That is the core of the solution. The rest of the work2 involves repeating the steps for however many times you want, always checking for duplicates of previous solutions, i.e. sampling without replacement. (Or, if you don’t care about schedules being unique, i.e. sampling with replacement, it’s even easier.)
Application
Since generating unique schedules is something I’d like to be able to do every year for my fantasy football leagues, I wrote a package for it, called {ffsched}. The package includes functionality to retrieve your league’s fantasy scores from ESPN, which you can combine with the simulated schedules to generate a plot such as the following.
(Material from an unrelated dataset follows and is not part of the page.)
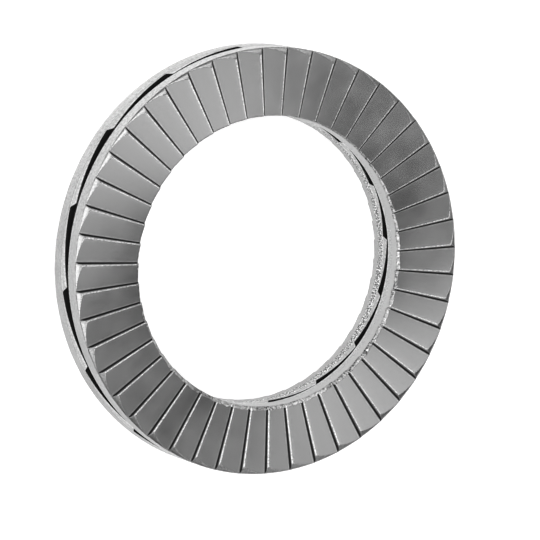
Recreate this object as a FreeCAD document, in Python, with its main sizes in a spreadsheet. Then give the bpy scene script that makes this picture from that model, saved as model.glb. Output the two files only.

It’s immediately evident how un-lucky I (“Tony El Tigre”) was. In the 100,000 simulations, I never finished below 7th, and I only finished 7th 1.1% of the time!
In the previous year I scored the most points and finished first. “The Juggernaut” got the short end of the stick in 2019, finishing 7th. He only finished 7th or lower in 6.6% of schedules.
Take-away
An exhaustive search as a work-around for true constraint programming isn’t always elegant and can be difficult to implement, but if you’re motivated enough to do it—as I was to prove my extreme lack of fortune—it can generate what you need to make a compelling point. My use case (for generating unique fantasy generating football schedules) is inconsequential, but such techniques are often immensely important in real world contexts.
In fantasy football, teams often play each other more than once in a year (depending on your league size), so I’ve somewhat simplified the problem for the purpose of this post. More work could be done to figure out the number of possibilities when more than one game has to be scheduled for each pair of teams.↩︎